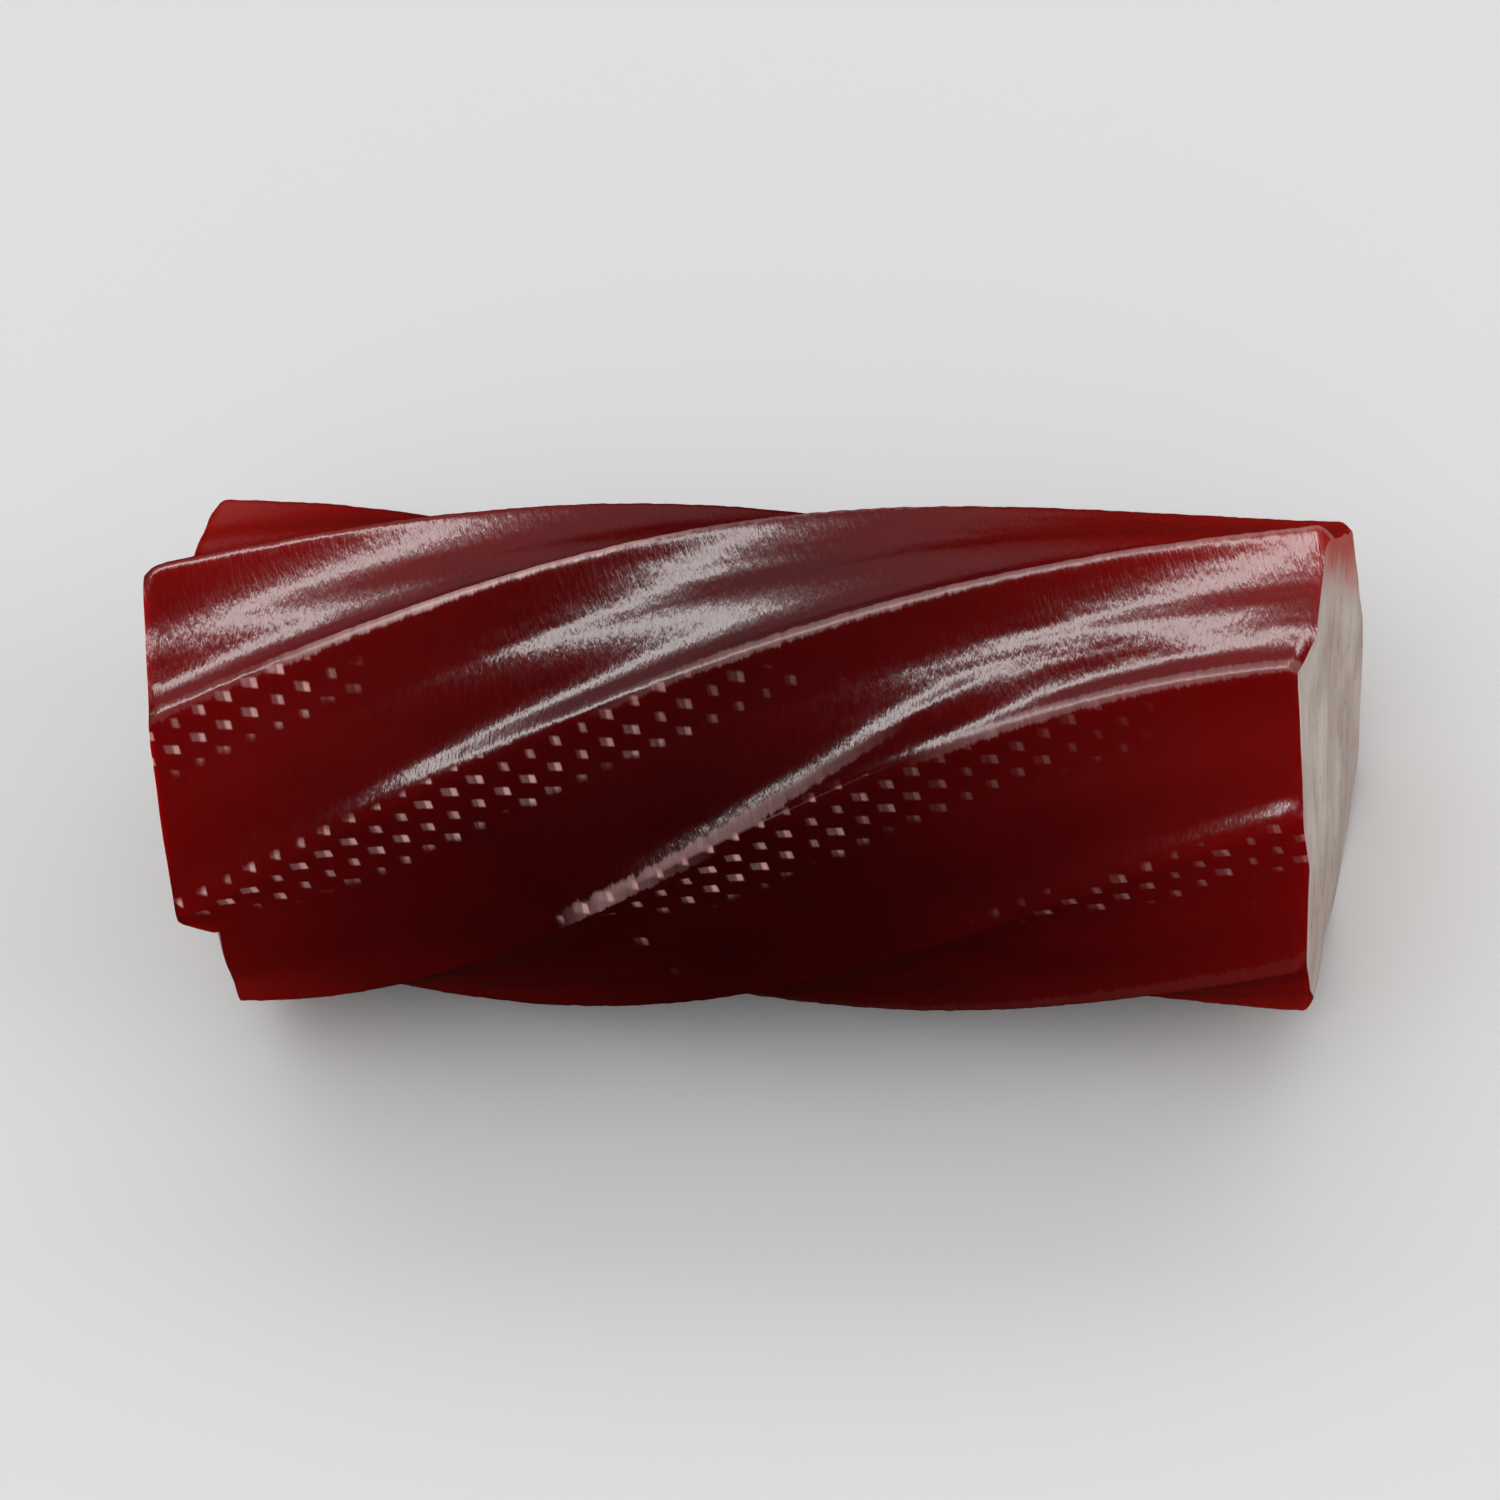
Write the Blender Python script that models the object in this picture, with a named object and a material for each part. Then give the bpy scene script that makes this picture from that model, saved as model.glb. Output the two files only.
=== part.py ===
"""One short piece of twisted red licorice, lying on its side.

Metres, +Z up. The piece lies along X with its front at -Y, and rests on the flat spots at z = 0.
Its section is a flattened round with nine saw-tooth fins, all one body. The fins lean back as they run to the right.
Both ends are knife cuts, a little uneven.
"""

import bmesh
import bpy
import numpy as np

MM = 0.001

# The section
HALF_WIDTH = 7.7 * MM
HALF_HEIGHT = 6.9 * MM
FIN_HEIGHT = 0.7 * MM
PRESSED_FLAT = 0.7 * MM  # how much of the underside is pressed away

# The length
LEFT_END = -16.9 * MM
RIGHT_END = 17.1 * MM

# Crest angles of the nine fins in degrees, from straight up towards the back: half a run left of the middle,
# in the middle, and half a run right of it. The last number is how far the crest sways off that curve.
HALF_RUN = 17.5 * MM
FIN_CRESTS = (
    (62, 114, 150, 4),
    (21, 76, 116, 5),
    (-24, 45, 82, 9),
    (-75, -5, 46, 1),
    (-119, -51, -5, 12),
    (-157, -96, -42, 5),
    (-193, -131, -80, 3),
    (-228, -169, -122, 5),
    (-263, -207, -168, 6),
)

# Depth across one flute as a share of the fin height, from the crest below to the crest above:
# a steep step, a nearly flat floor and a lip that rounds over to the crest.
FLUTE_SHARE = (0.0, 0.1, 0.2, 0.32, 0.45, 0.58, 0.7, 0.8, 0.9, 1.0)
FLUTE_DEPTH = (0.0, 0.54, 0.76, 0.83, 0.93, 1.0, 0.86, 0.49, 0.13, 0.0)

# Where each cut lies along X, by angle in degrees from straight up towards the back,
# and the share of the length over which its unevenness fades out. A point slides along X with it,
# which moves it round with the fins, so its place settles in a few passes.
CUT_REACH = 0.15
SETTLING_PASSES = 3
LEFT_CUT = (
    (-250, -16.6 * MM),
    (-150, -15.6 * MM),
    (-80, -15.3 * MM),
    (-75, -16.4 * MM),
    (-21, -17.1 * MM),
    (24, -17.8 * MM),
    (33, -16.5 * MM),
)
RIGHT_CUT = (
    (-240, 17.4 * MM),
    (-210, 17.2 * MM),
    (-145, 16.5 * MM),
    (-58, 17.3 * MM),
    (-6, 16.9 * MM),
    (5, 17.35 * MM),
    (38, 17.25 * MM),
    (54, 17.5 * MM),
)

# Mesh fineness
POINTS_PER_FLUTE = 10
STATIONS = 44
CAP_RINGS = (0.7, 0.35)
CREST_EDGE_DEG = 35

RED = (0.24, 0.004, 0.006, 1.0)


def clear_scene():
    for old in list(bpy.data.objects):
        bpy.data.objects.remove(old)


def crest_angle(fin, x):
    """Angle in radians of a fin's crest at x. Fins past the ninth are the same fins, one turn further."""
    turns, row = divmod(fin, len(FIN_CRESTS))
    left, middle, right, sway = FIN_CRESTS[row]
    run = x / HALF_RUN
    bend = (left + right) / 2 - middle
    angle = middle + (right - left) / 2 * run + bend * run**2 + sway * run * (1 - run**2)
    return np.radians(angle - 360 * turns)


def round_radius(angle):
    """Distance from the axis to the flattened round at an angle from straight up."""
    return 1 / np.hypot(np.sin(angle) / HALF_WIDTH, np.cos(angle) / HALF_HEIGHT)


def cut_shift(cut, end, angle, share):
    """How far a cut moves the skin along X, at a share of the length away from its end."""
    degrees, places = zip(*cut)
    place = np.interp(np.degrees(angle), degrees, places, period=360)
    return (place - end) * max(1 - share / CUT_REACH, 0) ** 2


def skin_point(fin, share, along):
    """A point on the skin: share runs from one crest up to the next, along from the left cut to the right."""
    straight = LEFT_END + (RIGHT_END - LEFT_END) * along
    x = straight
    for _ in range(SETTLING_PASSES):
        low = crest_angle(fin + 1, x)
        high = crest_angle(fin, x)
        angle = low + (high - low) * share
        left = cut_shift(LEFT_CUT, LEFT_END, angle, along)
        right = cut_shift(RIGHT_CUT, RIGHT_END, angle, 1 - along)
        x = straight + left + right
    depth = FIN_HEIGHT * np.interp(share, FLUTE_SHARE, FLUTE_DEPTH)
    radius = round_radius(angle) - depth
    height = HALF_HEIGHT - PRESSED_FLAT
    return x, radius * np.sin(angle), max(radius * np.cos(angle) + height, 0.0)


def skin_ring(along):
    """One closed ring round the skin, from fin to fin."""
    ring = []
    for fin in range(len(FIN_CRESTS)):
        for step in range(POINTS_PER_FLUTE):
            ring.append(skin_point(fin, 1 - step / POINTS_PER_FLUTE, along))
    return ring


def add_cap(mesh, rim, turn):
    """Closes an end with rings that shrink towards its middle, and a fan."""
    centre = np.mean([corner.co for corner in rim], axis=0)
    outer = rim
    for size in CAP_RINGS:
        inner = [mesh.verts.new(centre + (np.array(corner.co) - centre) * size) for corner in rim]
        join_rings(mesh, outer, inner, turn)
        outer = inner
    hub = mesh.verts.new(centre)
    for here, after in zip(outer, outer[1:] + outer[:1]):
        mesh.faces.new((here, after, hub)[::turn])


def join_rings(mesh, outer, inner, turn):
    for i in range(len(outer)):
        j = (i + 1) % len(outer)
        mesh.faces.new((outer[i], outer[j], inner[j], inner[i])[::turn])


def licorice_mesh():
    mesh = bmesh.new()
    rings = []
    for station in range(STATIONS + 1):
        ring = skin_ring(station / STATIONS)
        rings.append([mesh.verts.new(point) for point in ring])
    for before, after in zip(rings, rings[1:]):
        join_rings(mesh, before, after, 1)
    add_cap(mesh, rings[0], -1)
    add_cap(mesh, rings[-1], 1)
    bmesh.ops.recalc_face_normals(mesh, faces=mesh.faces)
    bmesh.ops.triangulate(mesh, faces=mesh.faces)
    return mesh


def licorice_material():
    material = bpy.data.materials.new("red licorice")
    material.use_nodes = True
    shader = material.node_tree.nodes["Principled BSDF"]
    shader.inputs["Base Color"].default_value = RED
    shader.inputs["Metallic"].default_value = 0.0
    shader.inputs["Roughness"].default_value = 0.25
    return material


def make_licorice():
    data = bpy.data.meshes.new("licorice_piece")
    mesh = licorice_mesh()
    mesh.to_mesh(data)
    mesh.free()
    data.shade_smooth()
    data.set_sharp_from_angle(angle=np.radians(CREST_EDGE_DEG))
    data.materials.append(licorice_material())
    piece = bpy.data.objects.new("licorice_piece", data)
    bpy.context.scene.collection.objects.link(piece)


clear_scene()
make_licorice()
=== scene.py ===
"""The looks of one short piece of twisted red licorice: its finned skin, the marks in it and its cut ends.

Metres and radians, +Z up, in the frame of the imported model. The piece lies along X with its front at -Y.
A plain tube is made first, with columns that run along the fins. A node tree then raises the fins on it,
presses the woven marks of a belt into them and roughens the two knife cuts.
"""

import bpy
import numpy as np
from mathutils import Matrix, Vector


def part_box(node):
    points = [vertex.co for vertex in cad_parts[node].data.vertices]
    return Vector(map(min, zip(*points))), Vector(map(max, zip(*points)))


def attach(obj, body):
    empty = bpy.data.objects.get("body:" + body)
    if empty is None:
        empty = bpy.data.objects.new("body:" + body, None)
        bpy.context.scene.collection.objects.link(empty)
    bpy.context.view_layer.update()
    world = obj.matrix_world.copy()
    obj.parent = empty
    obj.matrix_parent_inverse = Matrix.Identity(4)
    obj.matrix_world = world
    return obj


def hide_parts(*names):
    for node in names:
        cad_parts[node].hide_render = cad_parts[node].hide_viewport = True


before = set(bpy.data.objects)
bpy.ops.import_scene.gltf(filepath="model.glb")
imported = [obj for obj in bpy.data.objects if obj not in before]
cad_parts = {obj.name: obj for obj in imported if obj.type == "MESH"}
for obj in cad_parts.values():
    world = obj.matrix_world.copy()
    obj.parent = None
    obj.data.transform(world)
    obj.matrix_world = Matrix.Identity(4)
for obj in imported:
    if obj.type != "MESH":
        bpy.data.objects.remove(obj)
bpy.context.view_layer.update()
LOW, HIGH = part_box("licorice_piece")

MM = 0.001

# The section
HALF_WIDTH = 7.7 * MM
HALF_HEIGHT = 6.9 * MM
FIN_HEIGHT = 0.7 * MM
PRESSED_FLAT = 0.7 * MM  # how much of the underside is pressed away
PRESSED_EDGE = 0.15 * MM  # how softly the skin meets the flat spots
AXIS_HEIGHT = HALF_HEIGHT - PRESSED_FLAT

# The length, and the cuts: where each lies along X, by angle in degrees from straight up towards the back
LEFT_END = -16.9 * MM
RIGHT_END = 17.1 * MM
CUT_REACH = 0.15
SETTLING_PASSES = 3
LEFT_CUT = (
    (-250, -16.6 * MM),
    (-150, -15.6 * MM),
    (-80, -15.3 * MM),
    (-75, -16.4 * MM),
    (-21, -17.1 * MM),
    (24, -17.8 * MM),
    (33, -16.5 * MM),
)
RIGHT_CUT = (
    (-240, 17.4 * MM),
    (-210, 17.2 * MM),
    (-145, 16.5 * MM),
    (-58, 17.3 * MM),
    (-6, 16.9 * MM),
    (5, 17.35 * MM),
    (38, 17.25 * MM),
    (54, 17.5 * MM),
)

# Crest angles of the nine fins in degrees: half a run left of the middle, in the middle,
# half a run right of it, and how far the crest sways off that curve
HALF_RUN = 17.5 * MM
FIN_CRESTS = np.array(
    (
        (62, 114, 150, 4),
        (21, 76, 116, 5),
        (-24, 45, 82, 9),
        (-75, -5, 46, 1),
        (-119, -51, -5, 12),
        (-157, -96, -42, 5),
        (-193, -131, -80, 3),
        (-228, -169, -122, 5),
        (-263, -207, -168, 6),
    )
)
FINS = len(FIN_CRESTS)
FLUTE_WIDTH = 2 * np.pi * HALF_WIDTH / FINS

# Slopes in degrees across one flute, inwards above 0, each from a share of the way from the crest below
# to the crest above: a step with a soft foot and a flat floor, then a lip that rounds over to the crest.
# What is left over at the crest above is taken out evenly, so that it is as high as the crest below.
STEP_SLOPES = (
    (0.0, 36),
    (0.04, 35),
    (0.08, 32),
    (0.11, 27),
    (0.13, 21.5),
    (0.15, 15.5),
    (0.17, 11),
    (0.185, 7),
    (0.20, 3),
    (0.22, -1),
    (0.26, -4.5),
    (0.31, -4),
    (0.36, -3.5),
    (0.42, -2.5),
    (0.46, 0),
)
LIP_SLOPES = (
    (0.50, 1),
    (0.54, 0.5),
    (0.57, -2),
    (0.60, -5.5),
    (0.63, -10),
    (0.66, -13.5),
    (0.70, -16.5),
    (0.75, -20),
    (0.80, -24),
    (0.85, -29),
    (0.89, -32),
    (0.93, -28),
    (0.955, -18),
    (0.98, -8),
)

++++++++

WHAT YOU SHOULD DO
Print exactly the lines from the line with "obj.matrix_world = Matrix.Identity(4)" to the line with "AXIS_HEIGHT = HALF_HEIGHT - PRESSED_FLAT", both included, and nothing else.

RESPONSE TO THE TASK
    obj.matrix_world = Matrix.Identity(4)
for obj in imported:
    if obj.type != "MESH":
        bpy.data.objects.remove(obj)
bpy.context.view_layer.update()
LOW, HIGH = part_box("licorice_piece")

MM = 0.001

# The section
HALF_WIDTH = 7.7 * MM
HALF_HEIGHT = 6.9 * MM
FIN_HEIGHT = 0.7 * MM
PRESSED_FLAT = 0.7 * MM  # how much of the underside is pressed away
PRESSED_EDGE = 0.15 * MM  # how softly the skin meets the flat spots
AXIS_HEIGHT = HALF_HEIGHT - PRESSED_FLAT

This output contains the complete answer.